I KNEW she was buckskin but I thought for a simple $40 or whatever it was, I could (perhaps) quit answering the million questions about how I knew it, you know? Also I was told that I would need this proof to get her buckskin papers as well since she looks brown. I haven't done that yet though.

NOW with this new info (new to me LOL!) about the At gene/seal brown, I am really wondering if that could have anything to do with her (Kara's) color and if so how that applies to future breedings. I know that even though the sire IS brown, she only received an "a" from him, since the mare didn't have one to give. The "A" had to come from the mare and I'm wondering if there's any reason to think it might be an At instead? Of course then I have the fact that is mare is absolutely one of the lightest perlinos I've ever seen. She's registered cremello (I tested her on a hunch) and has nearly no color in her mane, and is virtually the same as my other mare that truly is cremello. Seems not to make sense.

For a small farm with only 7 horses, does anyone think I have my share of color oddities LOL???

duncentralstation Wed, 01/06/2010 - 16:46

Since you know for a fact that the mare is homozygous for agouti and the filly HAD to have gotten hers from the mare, it's a given (in my opinion) that at least one of the mare's agouti is "At" and that she passed that on to the filly.

I say it's a given IMO because of the filly's phenotype.

The mare tested "AA" .... and we can be reasonably sure, based on the filly's phenotype that one is "At", but the other one could be "A" (bay).
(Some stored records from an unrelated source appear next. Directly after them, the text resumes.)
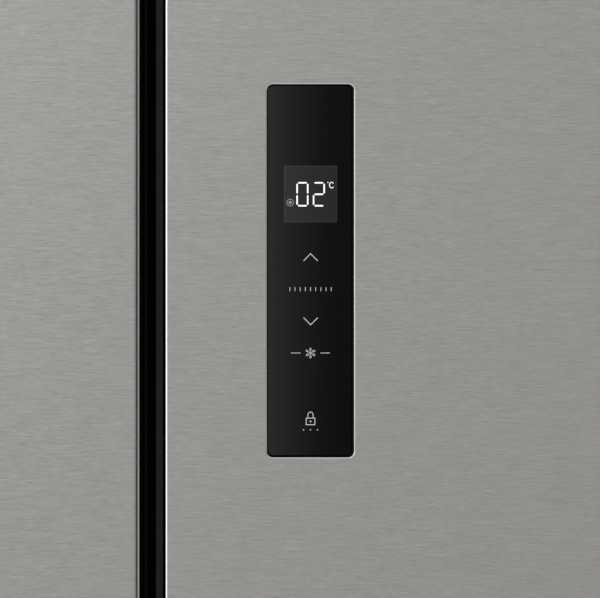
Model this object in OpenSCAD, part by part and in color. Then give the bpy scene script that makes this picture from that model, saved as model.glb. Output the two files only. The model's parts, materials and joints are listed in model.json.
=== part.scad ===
// American style fridge freezer: two full-height doors, freezer on the left, fridge on the right.
// X runs to the right, Y to the back and Z up. The origin is on the floor, under the middle of the box.

/* [Cabinet] */
// Width over the side panels
cabinet_w = 908; // [880:2:940]
// Depth of the insulated box, behind the door seals
cabinet_d = 600; // [580:2:640]
// Height of the top panel above the floor
cabinet_h = 1765; // [1740:5:1800]
// Underside of the insulated box above the floor
base_h = 60; // [56:1:66]
// Sheet thickness of the painted case
case_t = 0.8; // [0.6:0.1:1.2]
// Width of the steel flange round the front
flange_w = 32; // [30:1:36]
// Side wall, from the outside to the liner's inner face
side_wall = 56; // [54:1:62]
// Top wall
top_wall = 62; // [56:1:70]
// Floor wall, above the underside
floor_wall = 52; // [48:1:60]
// Rear wall
rear_wall = 70; // [66:1:80]
// Wall between the two compartments
divider_w = 70; // [66:1:78]
// Thickness of the moulded liners
liner_t = 2; // [1.5:0.1:2.5]
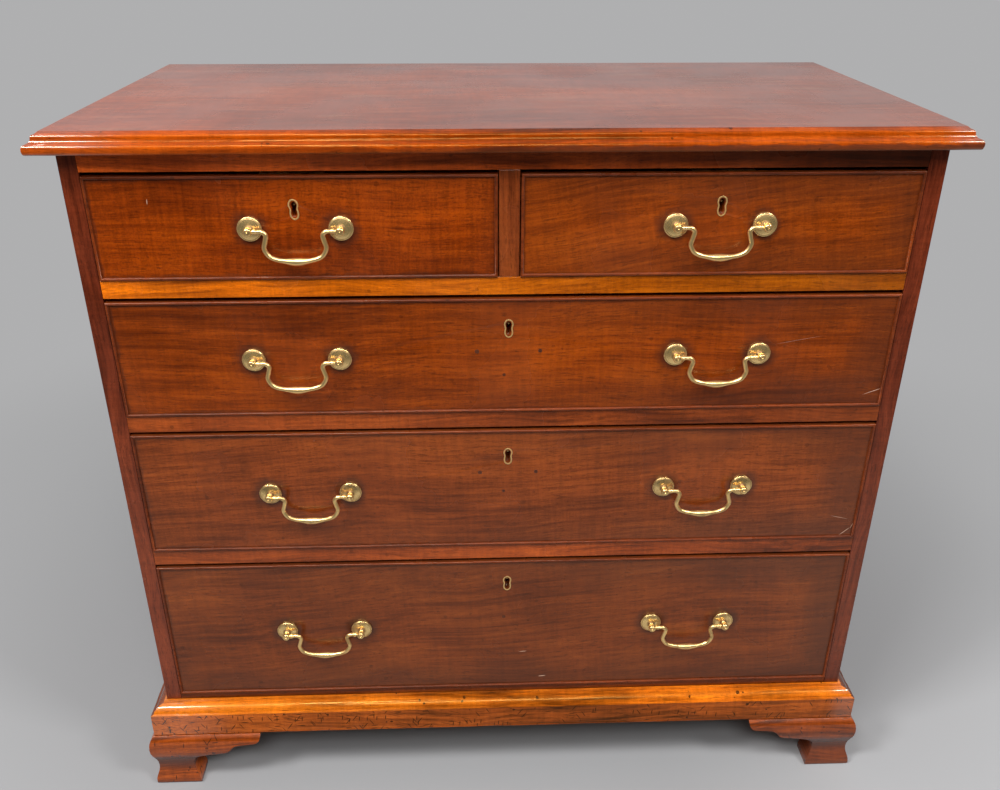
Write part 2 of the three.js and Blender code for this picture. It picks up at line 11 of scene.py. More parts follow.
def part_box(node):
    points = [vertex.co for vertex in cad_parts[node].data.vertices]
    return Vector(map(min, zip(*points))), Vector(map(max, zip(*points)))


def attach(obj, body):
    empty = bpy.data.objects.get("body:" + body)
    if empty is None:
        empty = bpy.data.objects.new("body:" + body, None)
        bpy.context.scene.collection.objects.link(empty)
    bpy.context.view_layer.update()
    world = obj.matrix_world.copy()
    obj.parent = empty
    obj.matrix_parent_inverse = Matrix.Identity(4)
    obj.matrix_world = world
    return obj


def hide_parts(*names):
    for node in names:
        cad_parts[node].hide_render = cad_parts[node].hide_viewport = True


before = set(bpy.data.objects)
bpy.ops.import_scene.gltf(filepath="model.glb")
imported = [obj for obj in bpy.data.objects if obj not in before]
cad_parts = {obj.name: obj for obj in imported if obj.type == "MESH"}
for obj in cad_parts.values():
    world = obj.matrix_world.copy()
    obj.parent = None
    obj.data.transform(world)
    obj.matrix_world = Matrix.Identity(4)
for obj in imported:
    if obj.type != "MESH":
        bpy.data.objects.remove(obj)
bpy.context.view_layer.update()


# The two sides are single mahogany boards with their grain upright. Their front edges show
# beside the drawers as dark, rubbed strips. They are planed square and their arrises are worn.
MM = 0.001
SAME_PLACE = 0.01 * MM
WORN_ARRIS = 0.7 * MM
GRAIN_TURN = {"x": (0, 0, 0), "y": (0, 0, -math.pi / 2), "z": (0, math.pi / 2, 0)}


def step(kind, inputs, tree=None, **settings):
    """The results of one step of a finish, which has a value or an earlier result on each input."""
    results = {socket: value for socket, value in inputs.items()
               if isinstance(value, bpy.types.NodeSocket)}
    tree = tree or next(iter(results.values())).id_data
    made = tree.nodes.new("ShaderNode" + kind)
    for setting, value in settings.items():
        setattr(made, setting, value)
    for socket, value in inputs.items():
        if socket in results:
            tree.links.new(value, made.inputs[socket])
        else:
            made.inputs[socket].default_value = value
    return made.outputs


def begun(name):
    """A new, empty finish, and the place on the object that its steps start from."""
    made = bpy.data.materials.new(name)
    made.use_nodes = True
    made.node_tree.nodes.clear()
    return made, step("TexCoord", {}, made.node_tree)["Object"]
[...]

Or she could be homozygous for "At". Hard to say for sure without testing. Or if she should be bred to a stallion who is "aa" and produce an obviously clear coated buckskin, then you could reasonably assume the other is "A" (bay).

While I've certainly seen a good share of perlinos who have rust colored manes, tails and leg points, I've seen quite a few who pass for cremellos, too. I can't honestly say that I have an intelligent answer for why that is, though :o)

Those "odd" colored horses keep things interesting, eh?!

jafo Wed, 01/06/2010 - 16:53

They certainly do Nancy! I thought breeding this mare to OHK would "lock up" a buckskin or palomino for me, and in fact, I had people waiting to purchase a buckskin colt from this cross should I get so lucky...I hate to be a pessimist but I seem to be the only person I know that can mess up a sure thing LOL :flower

accphotography Wed, 01/06/2010 - 19:08

JMO but brown based perlinos tend to be MUCH darker than bay based... so yup, I bet she's AAt as opposed to AtAt.

jafo Wed, 01/06/2010 - 19:27

[quote="accphotography"]JMO but brown based perlinos tend to be MUCH darker than bay based... so yup, I bet she's AAt as opposed to AtAt.[/quote]
Thanks :-) I appreciate that feedback...I wondered if anyone had paid attention to those statistics. I just took the mare to GA last weekend or I'd pull hair and do the new At test just to see.